Chapter 7 “Psychological Consolidation” addresses state surveillance, disciplining and propaganda in the Cossack areas by Tsarist, Provisional and then Bolshevik and anti-Soviet governments as a form of control, simultaneously in the Army and in home front. Cooperation between state and civic institutions in “rededicating” the society for continued war effort. Makes parallels with similar developments elsewhere among belligerent nations.
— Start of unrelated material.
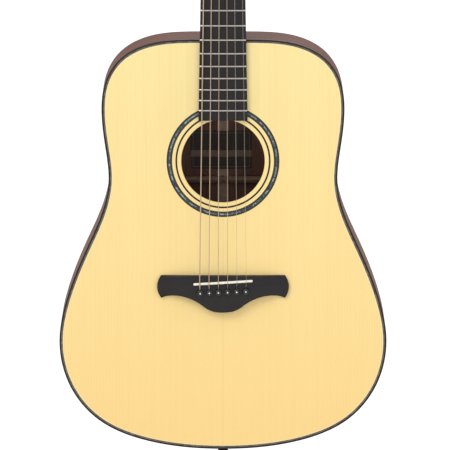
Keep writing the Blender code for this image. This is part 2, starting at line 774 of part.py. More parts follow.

The final chapter 8 “The Revolution as Orthodoxy” looks at how Bolsheviks reinforced their rule after immediate victory in 1920. Military measures were for a while retained (prodrazverstka, in particular), although certain concessions were made and no large-scale attack at the Cossackry was anymore conducted. “The statist planning ethos, fostered in the Great War, thus was endemic to nearly all movements in the Civil War” – and its immediate aftermath. Use of state surveillance (perlustration of letters) to trace popular dissatisfaction with these methods. Still imposition of the Bolshevik worldview “in the face of” obvious signals from below. Application of “military-command” principle as a universal solution. Resulting famine and forced transitions to NEP. An accent on popular participation as a characteristic feature of Russian revolution, and therefore the alienation of people from public politics by the end of the Civil War Hollquist regards as a political orthodoxy: “By 1921, revolution as event had ended. For the Soviet state and its supporters, revolution as ongoing state project, as a work-in-progress, was just beginning.” (281)

Conclusion: Post-Civil War Soviet Russia – a result of failed experience to impose a new social order on an old society, in which political practice was much based on international practices of policing one’s or another countries and populations.